By: Irene Hilsendager
November 17, 2017

While Santa Rosa and other areas of Sonoma and Napa Counties were burning, two brothers were asking themselves how can we volunteer living in Petaluma and Rohnert Park — Bryan and Joe Patterson found the answer to this question by opening up a laundry center for fire evacuees. 

The two brothers, sons of Darren and Vickie Patterson and Katie Chelini, were brought up in a very caring home and knew that something had to be done. Since their service appliance store was not big enough to house evacuees, they had to think of another innovative way to serve as volunteers.

The Patterson’s grew up in Petaluma but went to high school in Rohnert Park and Bryan —having been a part of Rotaract growing up, the “service above self” mantra kept creeping into their minds. 

Near their appliance store, New Life Church, one of the first to open a shelter located on Clegg Street in Petaluma, became an evacuation center. Standing in their store front, glancing around, they became inspired with knowing what they could do. Along the back wall stood 12 industrial washing machines, why not ask the church if they could help by doing laundry for the center? 

The gentlemen offered their services by taking the used towels, blankets, sheets and pillows and washing the items for hours on end and returning them to the center. They would load their pick-up trucks and rush to the church in order for the clients to have clean linens after taking their showers. It was a tremendous task these two brothers took on. 

The pair washed over 60 loads a day and night and transported the items back to the church. Bryan said of their effort, “I would sleep on the couch in the office during the night and keep the washing machines going so the evacuees would have clean towels.” Getting up at 4 a.m. each day and working around the clock wore both of them to the bones after the first week. Many a time the showers would be clogged at the center and one of them would have to open drains before any showers could be taken. It was costing a great deal of money for water, electricity and soaps. Eventually, other volunteers would give donations so the men could pay for the utilities. 

Bryan and Joe said doing the volunteer work for the people that were in the shelter was “awesome.” However, neglecting their business sort of put the store out of commission and now they have to play catch-up and get back on their feet. But the brothers said you have to work out a balance and it will all even out in the end. 
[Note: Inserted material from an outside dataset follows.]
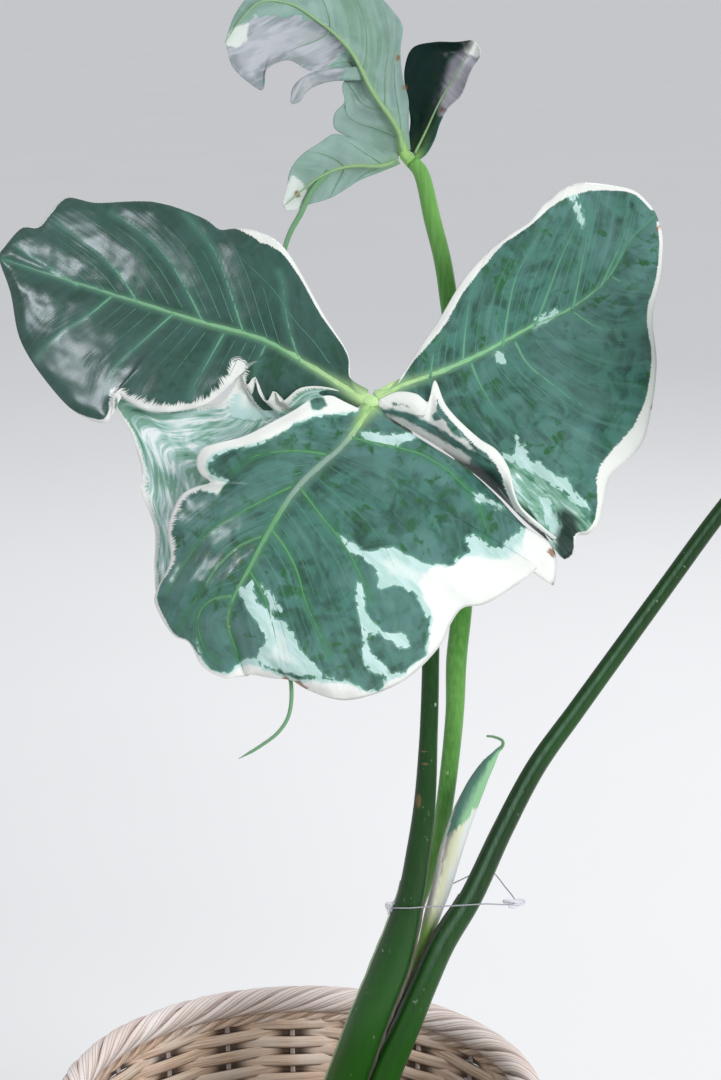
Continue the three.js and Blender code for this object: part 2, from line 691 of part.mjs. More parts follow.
function soilRing(share, height, lumps) {
  const shoulder = POT_HEIGHT - POT_LIP_HEIGHT;
  const climb = (height - POT_STANDS_AT - POT_FLOOR) / (shoulder - POT_FLOOR);
  const inside = POT_FOOT_RADIUS - POT_WALL + (POT_TOP_RADIUS - POT_FOOT_RADIUS) * climb;
  const radius = share * (inside * Math.cos(Math.PI / POT_SIDES) - GAP);
  const ring = [];
  for (let j = 0; j < SOIL_SPOKES; j++) {
    const angle = (2 * Math.PI * j) / SOIL_SPOKES;
    const lump = lumps * noise(j + 3, radius);
    ring.push(new THREE.Vector3(Math.cos(angle) * radius, Math.sin(angle) * radius, height + lump));
  }
  return ring;
}

function soil() {
  const rings = [soilRing(1, POT_STANDS_AT + POT_FLOOR + GAP, 0), soilRing(1, SOIL_LEVEL - SOIL_LUMPS, 0)];
  for (let i = SOIL_RINGS - 1; i >= 1; i--) {
    const share = i / SOIL_RINGS;
    rings.push(soilRing(share, SOIL_LEVEL + SOIL_HEAP * (1 - share), SOIL_LUMPS));
  }
  return ringSolid(rings);
}

// Putting the object together

const plant = new THREE.Group();

function addNode(name, solid, finish, height = 0) {
  const mesh = new THREE.Mesh(geometryOf(solid), new THREE.MeshStandardMaterial({ ...finish, metalness: 0 }));
  mesh.name = name;
  mesh.position.z = height;
  plant.add(mesh);
}

const frontRoom = roomOf(FRONT_STALK);
const sideRoom = roomOf(SIDE_STALK);
const backRoom = roomOf(BACK_STALK);
const newLeafRoom = roomOf(NEW_LEAF);
const allRooms = [frontRoom, sideRoom, backRoom, newLeafRoom];

addNode("basket_wall", basketWall(), FINISH.basket);
addNode("basket_rim", basketRim(), FINISH.basket, RIM_CENTRE_HEIGHT);
addNode("growing_pot", growingPot(), FINISH.pot, POT_STANDS_AT);
addNode("soil", without(soil(), [crown(GAP), ...allRooms]), FINISH.soil);
addNode("crown", without(crown(), allRooms), FINISH.crown);
addNode("stalk_front", stem(FRONT_STALK), FINISH.stalk);
addNode("stalk_side", without(stem(SIDE_STALK), [frontRoom]), FINISH.stalk);
addNode("stalk_back", without(stem(BACK_STALK), [frontRoom, sideRoom]), FINISH.paleStalk);
addNode("new_leaf", without(stem(NEW_LEAF), [frontRoom, sideRoom, backRoom]), FINISH.newLeaf);
addNode("leaf_front", without(leaf(FRONT_LEAF, onFrontLeaf), [frontRoom]), FINISH.blade);
addNode("leaf_side", without(leaf(mirrored(FRONT_LEAF), onSideLeaf), [sideRoom]), FINISH.blade);
addNode("leaf_back", without(leaf(BACK_LEAF, onBackLeaf), [backRoom]), FINISH.blade);
addNode("tie_thread", without(tie(), allRooms), FINISH.thread);

export default plant;
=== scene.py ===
import math

import bpy
import numpy as np
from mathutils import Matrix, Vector, noise
from mathutils.bvhtree import BVHTree


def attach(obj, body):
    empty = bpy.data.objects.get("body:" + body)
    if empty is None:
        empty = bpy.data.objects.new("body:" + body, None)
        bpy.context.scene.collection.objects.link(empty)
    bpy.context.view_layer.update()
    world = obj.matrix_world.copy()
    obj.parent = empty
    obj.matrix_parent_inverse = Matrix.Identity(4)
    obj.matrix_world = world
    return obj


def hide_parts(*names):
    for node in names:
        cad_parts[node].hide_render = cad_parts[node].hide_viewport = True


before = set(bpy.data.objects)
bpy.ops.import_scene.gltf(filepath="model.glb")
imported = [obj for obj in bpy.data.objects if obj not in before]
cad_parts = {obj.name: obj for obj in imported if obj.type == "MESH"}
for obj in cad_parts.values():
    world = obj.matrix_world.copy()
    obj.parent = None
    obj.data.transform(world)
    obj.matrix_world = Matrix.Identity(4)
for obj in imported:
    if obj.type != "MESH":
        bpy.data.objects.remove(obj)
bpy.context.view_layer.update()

# Viewer
EYE = np.array([32.0, -1153.0, 828.0])
SHEET_DISTANCE = 1200.0
SHEET_TILT = math.radians(15)
LENS_MM = 80
SENSOR_MM = 36

TAU = 2 * math.pi
LINE_SAMPLES = 801
LEAD_IN = 40
LEAD_OUT = 60
FAR = 1e9
random = np.random.default_rng(7)


def on_sheet(drawn):
    """The places in the part's frame, in millimetres, that drawn points stand for."""
    right, up, back = (drawn[..., k] for k in range(3))
    depth = SHEET_DISTANCE + back
    spread = depth / SHEET_DISTANCE
    return np.stack([
        EYE[0] + right * spread,
        EYE[1] + depth * math.cos(SHEET_TILT) + up * spread * math.sin(SHEET_TILT),
        EYE[2] - depth * math.sin(SHEET_TILT) + up * spread * math.cos(SHEET_TILT),
    ], -1)


def drawn_from(points):
    """The drawn [right, up] of places in the part's frame: the reverse of on_sheet."""
    x, y, z = np.moveaxis(points - EYE, -1, 0)
    depth = y * math.cos(SHEET_TILT) - z * math.sin(SHEET_TILT)
    height = y * math.sin(SHEET_TILT) + z * math.cos(SHEET_TILT)
    return np.stack([x, height], -1) * (SHEET_DISTANCE / depth)[..., None]


def unit(vectors):
    return vectors / np.maximum(np.linalg.norm(vectors, axis=-1, keepdims=True), 1e-9)


def step(value, low, high):
    """0 below low, 1 above high, and smooth between them."""
    t = np.clip((value - low) / (high - low), 0, 1)
    return t * t * (3 - 2 * t)


def bell(value, width):
    """1 where a value is 0, and smoothly down to 0 past that width on both sides."""
    return np.exp(-(value / width) ** 2)


def roughness_at(points, size, octaves):
    """Smooth noise from about -1 to 1 at places in millimetres, with lumps of that size."""
    flat = np.asarray(points, float).reshape(-1, 3) / size
    found = [noise.fractal(Vector(p), 1.0, 2.0, octaves) for p in flat]
    return np.array(found).reshape(np.shape(points)[:-1])


# Curves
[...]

Bryan, being single, was in the military however he never was deployed. Joe is married and has a family. They have now decided too many animals were at the shelter and with no way to harness them into one spot, the men are building temporary fences for dogs so the animals would be able to go outside to roam and stretch their legs. Bryan said he was grateful for all of the assistance that was given to them especially folding laundry, but with the help of Allie Hunter and a few others, they full-filled their obligation to volunteering. Now this is what we call “service above self.”